Research

How every weight was decided.

Each player grade is a weighted composite of 2–7 statistical components. Picking those components — and choosing what to leave out — was the hard part. This is what we did, what we rejected, and what we learned.

189+

metrics evaluated

across 12 positions

in production formulas

28% acceptance rate

screening criteria

reliability · spread · independence · validity

The framework

Four criteria a metric must survive

For every plausible statistical metric in nflverse data, we score it against four criteria. A metric only enters a player’s grade if all four are convincing. The criteria together rule out random noise, non-distinguishing stats, redundant signals, and metrics that nobody in the football world actually rewards.

Reliability

Year over year

Does the same player tend to score similarly two years in a row?
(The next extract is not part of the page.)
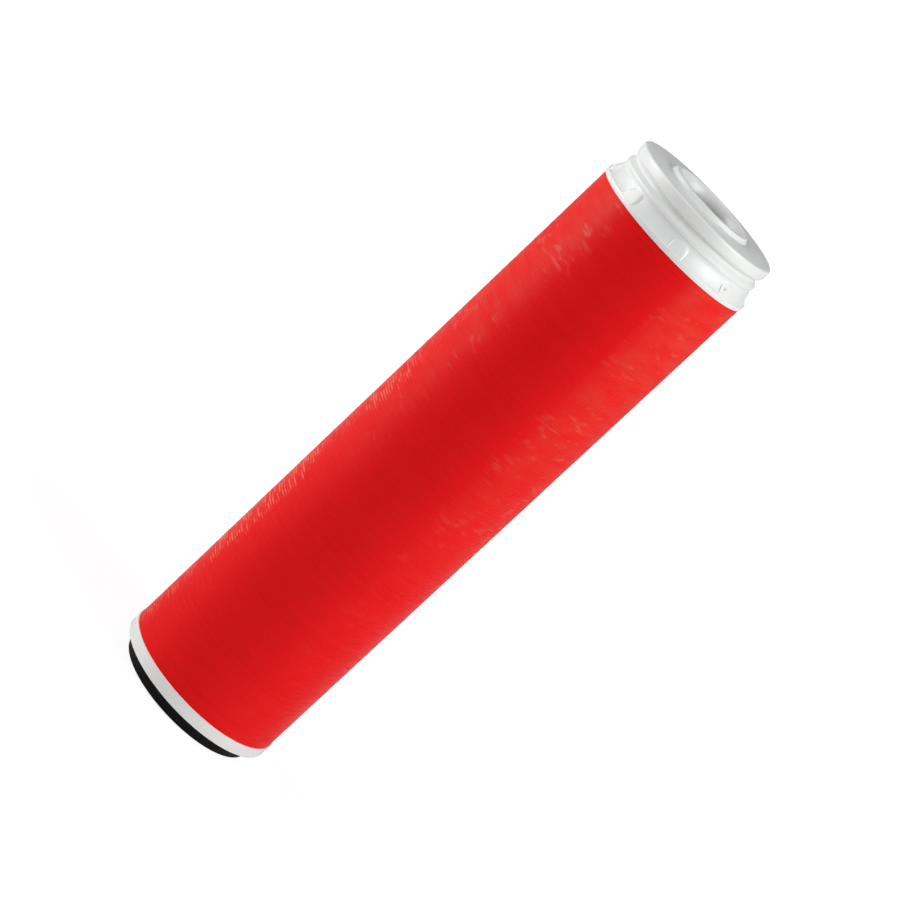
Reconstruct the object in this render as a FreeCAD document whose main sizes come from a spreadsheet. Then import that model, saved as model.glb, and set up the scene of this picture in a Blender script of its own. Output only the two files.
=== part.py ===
import FreeCAD, Part
import Sketcher
import math
import os

# Washable ring-stack filter cartridge, standing on its gasket. The origin is the centre of the gasket's lower
# face, with +Z up the axis to the collar. Lengths are in millimetres and angles in degrees.

SIZES = {
    # Outer radius that the base flange and the collar's foot share; the rings lie a little inside it
    "stack_radius": 32.8,
    "ring_setback": 0.3,
    # Stack of 192 thin grooved rings, joined here into packs of twelve
    "stack_height": 227.52,
    "pack_count": 16,
    "ring_bore_radius": 19.6,
    # Core tube, and the ribs that centre the rings
    "bore_radius": 13.75,
    "tube_wall": 2.2,
    "rib_clearance": 0.3,
    "rib_width": 3.0,
    "rib_count": 6,
    "rib_end_gap": 0.5,
    "rib_lead_in": 1.5,
    # Windows through the tube, between the ribs
    "window_width": 9.0,
    "window_rows": 8,
    "window_bar": 6.0,
    # Base flange of the core, its spigot and the socket for a centring stub
    "flange_thickness": 4.8,
    "flange_edge_round": 0.5,
    "spigot_radius": 17.0,
    "spigot_setback": 1.5,
    "bead_length": 1.4,
    "bead_height": 0.6,
    "socket_radius": 14.2,
    "socket_depth": 10.0,
    # Threaded upper end of the core
    "thread_radius": 17.5,
    "thread_drop": 3.0,
    "thread_engagement": 7.5,
    "thread_clearance": 0.15,
    "thread_lead_in": 1.0,
    # Bottom gasket
    "gasket_radius": 28.6,
    "gasket_reach": 5.1,
    "gasket_recess": 1.0,
    "gasket_clearance": 0.15,
    "gasket_edge_round": 0.7,
    # Flat washer between the core and the collar
    "washer_thickness": 2.0,
    "washer_clearance": 0.2,
    # Collar, outside, from its foot up
    "foot_height": 1.9,
    "foot_ledge": 0.4,
    "flare_height": 4.6,
    "flare_round": 12.0,
    "neck_radius": 30.1,
    "neck_height": 3.65,
    "band_height": 2.6,
    "band_proud": 0.25,
    "band_chamfer": 0.6,
    "seal_groove_depth": 1.8,
    "seal_groove_width": 1.85,
    "rim_radius": 30.25,
    "rim_height": 4.58,
    "rim_chamfer": 0.6,
    "rim_edge_round": 0.9,
    # Collar, raised lip round the mouth of the bore
    "mouth_flare": 1.85,
    "mouth_depth": 2.4,
    "mouth_round": 5.8,
    "lip_wall": 1.35,
    "lip_height": 1.8,
    "lip_edge_round": 0.6,
    "lip_draft": 0.9,
    "lip_foot_round": 0.7,
    # Collar, cored underside
    "boss_wall": 2.6,
    "collar_wall": 2.6,
    "clamp_width": 4.4,
    "roof_thickness": 3.2,
    "web_thickness": 1.6,
    "web_setback": 1.0,
    # Grip lugs round the collar's foot
    "lug_count": 8,
    "lug_width": 6.2,
    "lug_height": 5.0,
    "lug_crown_round": 3.15,
    "lug_proud": 0.15,
    "lug_angle": 6.1,
}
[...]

If a metric jumps around at random, it's measuring noise, not skill.

Technical: Pearson r between a player's value at season t and season t+1, averaged across all qualified player-season pairs.

Discrimination

Cross-sectional spread

Does the metric actually separate players within a season? If everyone is at 95% on it, it can't differentiate elite from average.

Technical: Standard deviation of the metric within a single season, in z-units. A near-zero std means everyone scores the same.

Independence

Adds new info

If this metric is just a different way of saying what another one already says, including both is double-counting.

Technical: Maximum absolute Pearson r between this candidate's z-scores and every other candidate's z-scores. ≥0.85 = strong redundancy.

Predictive validity

Pro Bowl correlation

Does what this metric measures actually look like "good football" to expert voters? An imperfect proxy, but the best public ground truth.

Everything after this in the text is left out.